Please Help

Problem : (CodeChef: Practical coding for everyone)
My Solution is given TLE.
My Solution:

#include<bits/stdc++.h>
#include<algorithm>
#define fast ios_base::sync_with_stdio(false);cin.tie(0);
#define lli long long int
#define vi vector<lli>
#define pb push_back
#define fr(n) for(lli i=0;i<n;i++)
#include<string>
#define mp map<char,lli>
#define umap map<lli,lli>
#define test lli t;cin>>t;while(t--)
using namespace std;
int main()
{
    test
    {
        lli l,r;
        cin>>l>>r;
        lli sum=0;
        for(lli i=l;i<=r;i++)
            sum+=i;
        lli total=0;
        for(lli i=l;i<=r;i++)
        {
           sum-=i;
           total+=(sum*i);
        }
        cout<<total*2<<endl;
    }
}

is there any other approch ?? Please Help

Formulate what you are doing.

You can think of effective approach from here

You must get an idea after seeing the constraints that you simply cannot use a loop here, and also these are some of the basic algebraic formulas I think you must have used many number of times,
and I think that’s why even the question is named so.
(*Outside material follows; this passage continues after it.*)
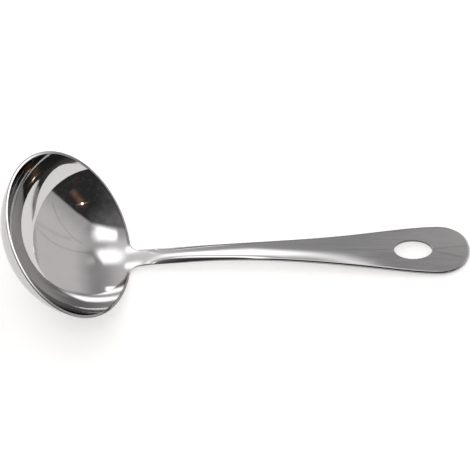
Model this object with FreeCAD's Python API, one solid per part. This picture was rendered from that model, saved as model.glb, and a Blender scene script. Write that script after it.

According to your approach My solution is given wrong answer.
Solution:

#include<bits/stdc++.h>
#include<algorithm>
#define fast ios_base::sync_with_stdio(false);cin.tie(0);
#define lli long long int
#define vi vector<lli>
#define pb push_back
#include<string>
#define mp map<char,lli>
#define umap map<lli,lli>
#define test lli t;cin>>t;while(t--)
#define mod 1000000007
using namespace std;
int main()
{
    lli l,r;
    cin>>l>>r;
    lli sum=0;
    for(lli i=l;i<=r;i++)
        sum+=i;
    lli val=sum*sum;
    lli total=0;
    for(lli i=l;i<=r;i++)
        total+=(i*i);
    cout<<(val-total)%mod<<endl;
}

There are two things missing here :-
1. A loop for testcases
2. Overflow error